START Exercise materials

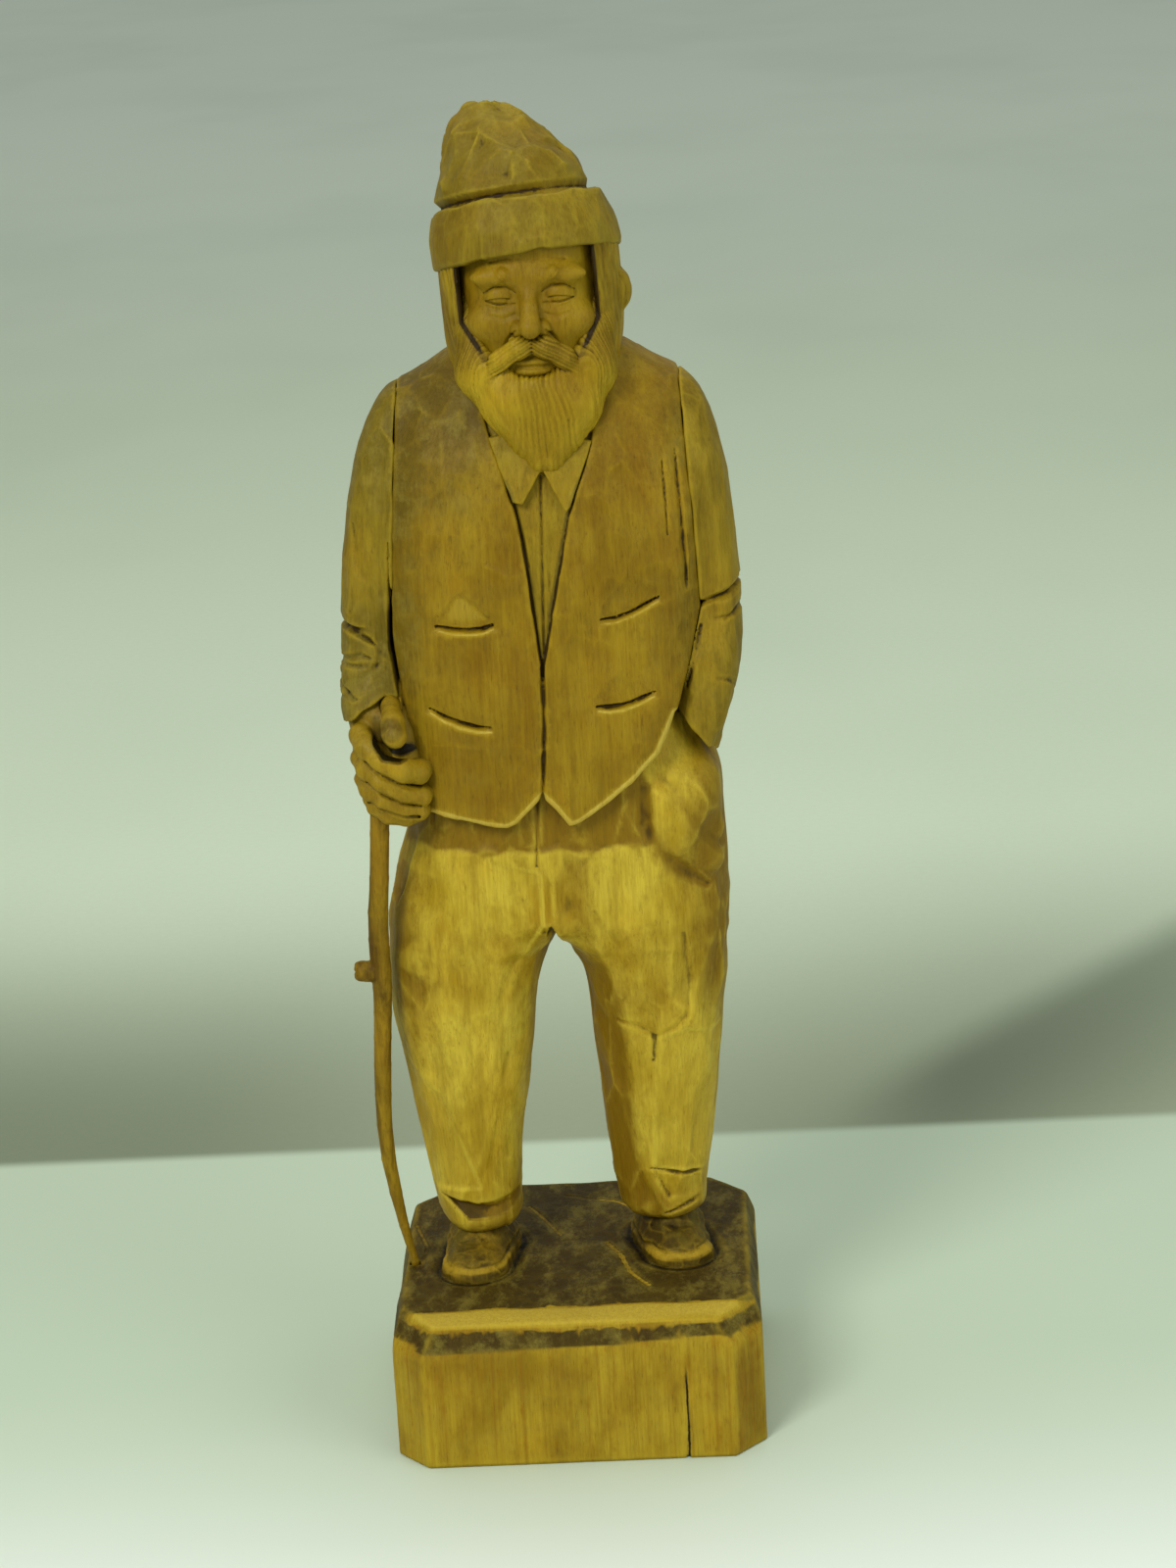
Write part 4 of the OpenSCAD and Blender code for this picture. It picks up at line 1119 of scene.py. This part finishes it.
# pale, mid, deep, soil_and_shade, stain_and_shade and dust colours, then darkening_strength,
# mottle, streak, rough, bump and ridge
WOODS = {
    "block_wood": ((172, 146, 34), (138, 110, 14), (135, 91, 5), (24, 17, 1), (54, 41, 4),
        (126, 112, 44), 1, 0.5, 0.55, 0.62, 0.8, 0.3),
    "trouser_wood": ((196, 173, 54), (162, 134, 22), (131, 102, 9), SOIL_AND_SHADE, (122, 92, 5),
        None, 0.8, 0.45, 0.4, 0.5, 0.6, 0.45),
    "waistcoat_wood": ((152, 124, 20), (128, 99, 5), (103, 75, 3), SOIL_AND_SHADE, (94, 76, 10),
        GREY, 0.95, 0.45, 0.35, 0.52, 0.6, 0.6),
    "sleeve_wood": ((152, 128, 26), (124, 101, 12), (99, 77, 4), SOIL_AND_SHADE, (106, 90, 16),
        GREY, 0.95, 0.45, 0.35, 0.54, 0.6, 0.55),
    "hand_wood": ((160, 133, 26), (135, 108, 14), (100, 75, 5), BLACK, (92, 72, 10),
        GREY, 1, 0.4, 0.3, 0.5, 0.5, 0.4),
    "face_wood": ((154, 126, 21), (135, 106, 11), (110, 82, 4), BLACK, (104, 80, 5),
        None, 0.9, 0.35, 0.2, 0.5, 0.5, 0.4),
    "beard_wood": ((174, 148, 30), (143, 116, 14), (110, 84, 4), (44, 31, 2), (102, 78, 4),
        None, 1, 0.4, 0.2, 0.52, 0.5, 0.5),
    "cap_wood": ((144, 124, 27), (118, 96, 11), (98, 75, 4), SOIL_AND_SHADE, (116, 100, 21),
        GREY, 1, 0.45, 0.3, 0.55, 0.6, 0.7),
    "shoe_wood": ((166, 136, 29), (82, 65, 9), (54, 40, 3), (22, 16, 1), (63, 48, 4),
        (104, 91, 27), 1, 0.5, 0.3, 0.6, 0.7, 0.45),
    "stick_wood": ((154, 125, 23), (125, 97, 11), (84, 60, 4), (36, 26, 2), (78, 57, 4),
        None, 1, 0.5, 0.9, 0.55, 0.9, 0.4),
}


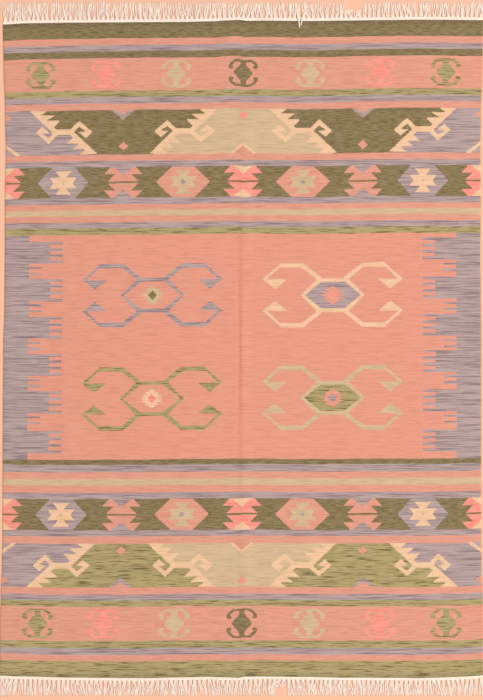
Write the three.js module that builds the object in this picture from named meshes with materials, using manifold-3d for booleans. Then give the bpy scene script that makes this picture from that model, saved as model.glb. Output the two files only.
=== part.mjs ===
// Kilim rug with a knotted fringe at both ends, lying flat on the floor. Millimetres.
// +X runs across the rug, +Y along it, +Z up. The origin is on the floor under the middle
// of the whole rug, fringes included.
import * as THREE from "three";
import { mergeVertices } from "three/addons/utils/BufferGeometryUtils.js";
import Module from "manifold-3d";

// Woven cloth: the plain rectangle that its uneven edges stand out from or fall short of
const CLOTH_HALF_WIDTH = 760;
const CLOTH_HALF_LENGTH = 1050;
const CLOTH_THICKNESS = 2.6;
const CLOTH_ROWS = 30;

// Soft ridge that folding has left down the whole length of the cloth
const CREASE_X = -3;
const CREASE_HALF_WIDTH = 24;
const CREASE_HEIGHT = 3.5;
const CREASE_COLUMNS = 8;
const SIDE_COLUMNS = 9;

// Fringe: a narrow twined web at each woven end, with knotted locks of warp ends beyond it
const WEB_GAP = 0.3;
const WEB_WIDTH = 8;
const WEB_THICKNESS = 2.2;
const FRINGE_REACH = 1113;
const LOCKS_PER_END = 103;
const LOCK_INSET = 7;
const LOCK_SHORTFALL = 7;
const LOCK_ROOT_DEPTH = 3;

// How far each selvedge stands outside the plain rectangle
const SELVEDGE_ROWS = [
  { along: -1050, left: 13, right: 13 },
  { along: -900, left: 11.5, right: 13 },
  { along: -780, left: 9.5, right: 12 },
  { along: -700, left: 7.5, right: 8 },
  { along: -600, left: 6.5, right: 7 },
  { along: -400, left: 6, right: 6.5 },
  { along: -200, left: 5, right: 6.5 },
  { along: 0, left: 4, right: 6.5 },
  { along: 150, left: 0, right: 5.5 },
  { along: 300, left: -1, right: 4 },
  { along: 480, left: -1.5, right: 5.5 },
  { along: 640, left: -4, right: 4.5 },
  { along: 780, left: -1.5, right: 7 },
  { along: 900, left: 0.5, right: 11 },
  { along: 1050, left: 3, right: 13 },
];

// How far each woven end stands outside the plain rectangle
const END_ROWS = [
  { across: -760, top: -10, bottom: -5 },
  { across: -680, top: -6, bottom: -2.5 },
  { across: -560, top: -4.5, bottom: 0.5 },
  { across: -440, top: -3.5, bottom: 2 },
  { across: -320, top: -2.5, bottom: 3 },
  { across: -200, top: -2, bottom: 0.5 },
  { across: -100, top: 0, bottom: -1.5 },
  { across: -50, top: 3, bottom: 0.5 },
  { across: -12, top: 6, bottom: 1.5 },
  { across: 12, top: 2, bottom: -2 },
  { across: 60, top: 2.5, bottom: -2.5 },
  { across: 200, top: 1, bottom: -1 },
  { across: 320, top: 2.5, bottom: 1 },
  { across: 440, top: 4, bottom: 1.5 },
  { across: 560, top: 5.5, bottom: 2.5 },
  { across: 640, top: 5, bottom: 0.5 },
  { across: 700, top: 4.5, bottom: -2 },
  { across: 760, top: 4, bottom: -6 },
];

// One lock from root to tip: share of its free length, width, underside, height, how much of
// its lean it has taken up, and how much of the crease's lift reaches it
const LOCK_STATIONS = [
  { name: "root", share: 0, width: 4.4, under: 0.5, height: 1.2, lean: 0, lift: 1 },
  { name: "knot", share: 0.13, width: 7.2, under: 0, height: 4.2, lean: 0.04, lift: 0.8 },
  { name: "neck", share: 0.26, width: 4.2, under: 0, height: 2.4, lean: 0.14, lift: 0.3 },
  { name: "middle", share: 0.62, width: 5.4, under: 0, height: 2, lean: 0.6, lift: 0 },
  { name: "tip", share: 1, width: 2.4, under: 0, height: 1.3, lean: 1, lift: 0 },
];

const ENDS = [
  { name: "fringe_top", column: "top", side: 1 },
  { name: "fringe_bottom", column: "bottom", side: -1 },
];

const clothWool = new THREE.MeshStandardMaterial({ color: 0xd99f85, roughness: 0.95, metalness: 0 });
const fringeCotton = new THREE.MeshStandardMaterial({ color: 0xf0dcc6, roughness: 0.9, metalness: 0 });

const wasm = await Module();
wasm.setup();

// Value of one column at a place, eased between the two rows that the place lies between
function readRows(rows, placeColumn, valueColumn, place) {
  const last = rows.length - 1;
  const next = rows.findIndex((row) => row[placeColumn] > place);
  if (next === 0) return rows[0][valueColumn];
  if (next === -1) return rows[last][valueColumn];
  const before = rows[next - 1];
  const after = rows[next];
  const eased = THREE.MathUtils.smoothstep(place, before[placeColumn], after[placeColumn]);
  return THREE.MathUtils.lerp(before[valueColumn], after[valueColumn], eased);
}

function wovenEndY(end, across) {
  return end.side * (CLOTH_HALF_LENGTH + readRows(END_ROWS, "across", end.column, across));
}

// Place on the floor of a point of the plain rectangle, once the uneven edges have drawn it along
function clothPlace(across, along) {
  const left = -CLOTH_HALF_WIDTH - readRows(SELVEDGE_ROWS, "along", "left", along);
  const right = CLOTH_HALF_WIDTH + readRows(SELVEDGE_ROWS, "along", "right", along);
  const shareAcross = (across + CLOTH_HALF_WIDTH) / (2 * CLOTH_HALF_WIDTH);
  const shareAlong = (along + CLOTH_HALF_LENGTH) / (2 * CLOTH_HALF_LENGTH);
  const [top, bottom] = ENDS.map((end) => wovenEndY(end, across));
  return {
    x: THREE.MathUtils.lerp(left, right, shareAcross),
    y: THREE.MathUtils.lerp(bottom, top, shareAlong),
  };
}

// Height that the crease adds: a cosine ridge that meets the flat cloth smoothly
function creaseLift(x) {
  const share = Math.min(Math.abs(x - CREASE_X) / CREASE_HALF_WIDTH, 1);
  return 0.5 * CREASE_HEIGHT * (1 + Math.cos(Math.PI * share));
}

// Columns across the cloth: even on each side, closer together over the crease
function columnPlaces() {
  const spans = [
    { from: -CLOTH_HALF_WIDTH, to: CREASE_X - CREASE_HALF_WIDTH, steps: SIDE_COLUMNS },
    { from: CREASE_X - CREASE_HALF_WIDTH, to: CREASE_X + CREASE_HALF_WIDTH, steps: CREASE_COLUMNS },
    { from: CREASE_X + CREASE_HALF_WIDTH, to: CLOTH_HALF_WIDTH, steps: SIDE_COLUMNS },
  ];
  const places = [-CLOTH_HALF_WIDTH];
  for (const span of spans) {
    for (let step = 1; step <= span.steps; step += 1) {
      places.push(THREE.MathUtils.lerp(span.from, span.to, step / span.steps));
    }
  }
  return places;
}

// Closed box of one unit with its corners merged, moved point by point by the given function,
// which gets the point's column, its row and whether it is on the upper side
function shapedBox(columns, rows, place) {
  const box = new THREE.BoxGeometry(1, 1, 1, columns, rows, 1);
  box.deleteAttribute("normal");
  box.deleteAttribute("uv");
  const merged = mergeVertices(box, 1e-5);
  const points = merged.attributes.position;
  for (let i = 0; i < points.count; i += 1) {
    const column = Math.round((points.getX(i) + 0.5) * columns);
    const row = Math.round((points.getY(i) + 0.5) * rows);
    const { x, y, z } = place(column, row, points.getZ(i) > 0);
    points.setXYZ(i, x, y, z);
  }
  return merged;
}

function clothGeometry(columns) {
  return shapedBox(columns.length - 1, CLOTH_ROWS, (column, row, upper) => {
    const along = THREE.MathUtils.lerp(-CLOTH_HALF_LENGTH, CLOTH_HALF_LENGTH, row / CLOTH_ROWS);
    const { x, y } = clothPlace(columns[column], along);
    return { x, y, z: creaseLift(x) + (upper ? CLOTH_THICKNESS : 0) };
  });
}

// Web along one woven end: it follows the edge a little way off and rises with the crease
function webGeometry(end, columns) {
  return shapedBox(columns.length - 1, 1, (column, row, upper) => {
    const { x, y } = clothPlace(columns[column], end.side * CLOTH_HALF_LENGTH);
    const outer = row === (end.side > 0 ? 1 : 0);
    const out = WEB_GAP + (outer ? WEB_WIDTH : 0);
    return { x, y: y + end.side * out, z: creaseLift(x) + (upper ? WEB_THICKNESS : 0) };
  });
}

// One lock: a flat four-sided tress, thick at its knot, that leans with its neighbours.
// Its tip falls short of the fringe's full reach by an amount that wanders along the row.
function lockGeometry(end, index) {
  const share = index / (LOCKS_PER_END - 1);
  const inner = CLOTH_HALF_WIDTH - LOCK_INSET;
  const across = THREE.MathUtils.lerp(-inner, inner, share) + 0.8 * Math.sin(index * 2.4);
  const root = clothPlace(across, end.side * CLOTH_HALF_LENGTH);
  const rootY = root.y + end.side * (WEB_GAP + WEB_WIDTH - LOCK_ROOT_DEPTH);
  const tipY = end.side * (FRINGE_REACH - LOCK_SHORTFALL * Math.sin(index * 1.7) ** 2);
  const sway = 4.5 * Math.sin(across / 85 + end.side) + 3 * Math.sin(across / 31) * Math.sin(across / 210);
  const lean = (sway + 1.4 * Math.sin(index * 2.1)) * (1 - Math.abs(2 * share - 1) ** 8);
  return shapedBox(1, LOCK_STATIONS.length - 1, (column, row, upper) => {
    const station = LOCK_STATIONS[end.side > 0 ? row : LOCK_STATIONS.length - 1 - row];
    const x = root.x + lean * station.lean + (column - 0.5) * station.width;
    const y = THREE.MathUtils.lerp(rootY, tipY, station.share);
    const under = station.under + station.lift * creaseLift(root.x);
    return { x, y, z: under + (upper ? station.height : 0) };
  });
}

function toSolid(geometry) {
  const vertProperties = new Float32Array(geometry.attributes.position.array);
  const triVerts = new Uint32Array(geometry.index.array);
  return new wasm.Manifold(new wasm.Mesh({ numProp: 3, vertProperties, triVerts }));
}

function toGeometry(solid) {
  const mesh = solid.getMesh();
  const geometry = new THREE.BufferGeometry();
  geometry.setAttribute("position", new THREE.BufferAttribute(mesh.vertProperties, 3));
  geometry.setIndex(new THREE.BufferAttribute(mesh.triVerts, 1));
  geometry.computeVertexNormals();
  return geometry;
}

function fringeGeometry(end, columns) {
  let fringe = toSolid(webGeometry(end, columns));
  for (let index = 0; index < LOCKS_PER_END; index += 1) {
    fringe = fringe.add(toSolid(lockGeometry(end, index)));
  }
  return toGeometry(fringe);
}

function namedMesh(name, geometry, material) {
  const mesh = new THREE.Mesh(geometry, material);
  mesh.name = name;
  return mesh;
}

const columns = columnPlaces();
const rug = new THREE.Group();
rug.add(namedMesh("kilim_cloth", clothGeometry(columns), clothWool));
for (const end of ENDS) {
  rug.add(namedMesh(end.name, fringeGeometry(end, columns), fringeCotton.clone()));
}

export default rug;
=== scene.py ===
import bpy
import numpy as np
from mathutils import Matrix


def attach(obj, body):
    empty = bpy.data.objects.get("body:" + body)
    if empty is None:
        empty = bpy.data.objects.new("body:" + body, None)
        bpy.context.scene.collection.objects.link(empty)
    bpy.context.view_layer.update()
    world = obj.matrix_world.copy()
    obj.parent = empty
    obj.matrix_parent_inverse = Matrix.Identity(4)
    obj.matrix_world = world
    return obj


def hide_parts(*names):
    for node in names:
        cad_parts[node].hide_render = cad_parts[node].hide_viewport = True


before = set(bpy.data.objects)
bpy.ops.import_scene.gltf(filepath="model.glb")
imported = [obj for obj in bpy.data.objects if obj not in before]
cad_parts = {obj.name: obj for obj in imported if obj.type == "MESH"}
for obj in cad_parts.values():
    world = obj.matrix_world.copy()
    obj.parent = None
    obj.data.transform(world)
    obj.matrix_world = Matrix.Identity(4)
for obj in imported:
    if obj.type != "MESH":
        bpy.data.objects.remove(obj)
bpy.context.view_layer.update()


# The cloth as it lies
# One flat-woven cloth, wool on cotton warps, laid open on the floor. Its edges are a little uneven, its
# weft lines drift, and keeping it folded down the middle has left a soft ridge along its whole length.
MM = 0.001
HALF_WIDTH = 760.0
HALF_LENGTH = 1050.0
THICKNESS = 2.6
CREASE_X = -3.0
CREASE_FALL = 36.0

# Each row: place along the cloth, then the crease's height and the width of its steep left flank
CREASE = np.array([
    (-1050, 1.6, 26), (-480, 2.0, 24), (-380, 3.0, 22), (0, 3.8, 12), (360, 3.0, 22), (480, 2.0, 26),
    (1050, 1.4, 28),
])

# Each row: place along the cloth, then how far the left and right selvedges stand outside the rectangle
SELVEDGES = np.array([
    (-1050, 13, 13), (-900, 11.5, 13), (-780, 9, 12), (-700, 6, 8), (-600, 4, 7),
    (-400, 3.5, 6.5), (-200, 2.5, 6.5), (0, 1.5, 6.5), (150, -2.5, 5.5), (300, -3.5, 4),
    (480, -4, 5.5), (640, -6.5, 4.5), (780, -4, 7), (900, 0, 11), (1050, 3, 13),
])
# Each row: place across the cloth, then how far the top and bottom woven ends stand outside it
WOVEN_ENDS = np.array([
    (-760, -12, -5), (-680, -8, -2.5), (-560, -6.5, 0.5), (-440, -5.5, 2), (-320, -4.5, 3),
    (-200, -4, 0.5), (-100, -2, -1.5), (-50, 1, 0.5), (-12, 2.5, 1.5), (12, -0.5, -2),
    (60, 0.5, -2.5), (200, -1, -1), (320, 0.5, 1), (440, 2, 1.5), (560, 3.5, 2.5),
    (640, 3, 0.5), (700, 2.5, -2), (760, 2, -6),
])
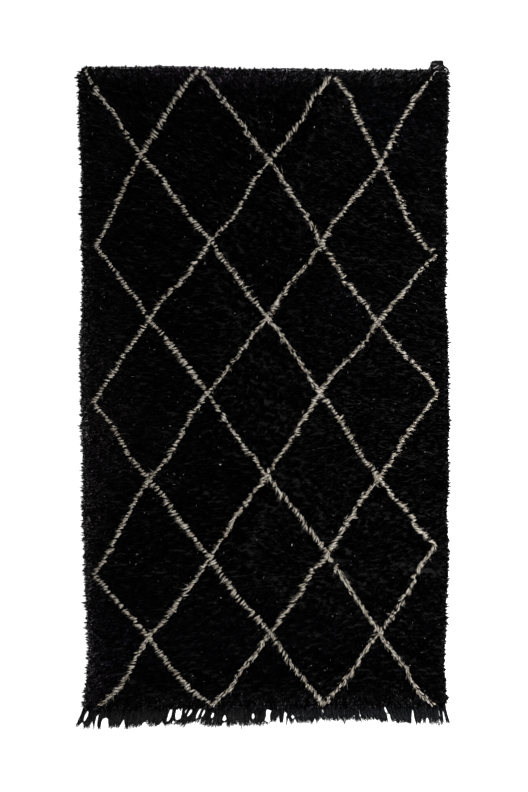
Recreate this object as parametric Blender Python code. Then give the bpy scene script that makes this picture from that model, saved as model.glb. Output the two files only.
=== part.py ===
"""A black shag rug lying flat, with a bare warp fringe at its lower end and a knotted top corner.

Metres, +Z up, +Y from the fringe to the top end. The rug lies on the plane Z = 0 with the middle
of its underside at the origin. Three pieces are made:

- rug_field: the ground weave with its knotted pile, one lumpy slab with locks of pile at its rim
- bottom_fringe: the loose warp ends, locks that stand apart but for their roots in one strip
- corner_tuft: the knotted ends at the top right corner, with one end that curls round
"""

import bisect
import math
import random
from typing import NamedTuple

import bmesh
import bpy
from mathutils import Matrix, Vector, noise

# The pile.
PILE_HEIGHT = 0.0195  # mean height of the pile's top over the floor
PILE_LUMP = 0.0042  # rise of the highest lumps over that height
LUMP_SPACING = 0.13  # from one lump to the next
SHOULDER_WIDTH = 0.016  # how far in from the rim the pile reaches its full height
RIM_HEIGHT = 0.009  # height of the pile at the rim itself
FIELD_COLUMNS = 20
FIELD_ROWS = 34
RIM_PARTS = 4  # stretches of rim in one cell of the field, every other one with a lock

# The locks of pile that stick out at the rim.
LOCK_TIP_WIDTH = 0.005
LOCK_TIP_HEIGHT = 0.002
LOCK_SWAY = 0.005  # how far a lock's tip wanders along the rim
RIM_WAVER = 0.0015  # how far the rim wanders in and out between locks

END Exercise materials

* **What is asked**
Extract verbatim only those lines that run from the line with "const columns = columnPlaces();" to the line with "for node in", inclusive.

* **Solution to the problem**
const columns = columnPlaces();
const rug = new THREE.Group();
rug.add(namedMesh("kilim_cloth", clothGeometry(columns), clothWool));
for (const end of ENDS) {
  rug.add(namedMesh(end.name, fringeGeometry(end, columns), fringeCotton.clone()));
}

export default rug;
=== scene.py ===
import bpy
import numpy as np
from mathutils import Matrix


def attach(obj, body):
    empty = bpy.data.objects.get("body:" + body)
    if empty is None:
        empty = bpy.data.objects.new("body:" + body, None)
        bpy.context.scene.collection.objects.link(empty)
    bpy.context.view_layer.update()
    world = obj.matrix_world.copy()
    obj.parent = empty
    obj.matrix_parent_inverse = Matrix.Identity(4)
    obj.matrix_world = world
    return obj


def hide_parts(*names):
    for node in names:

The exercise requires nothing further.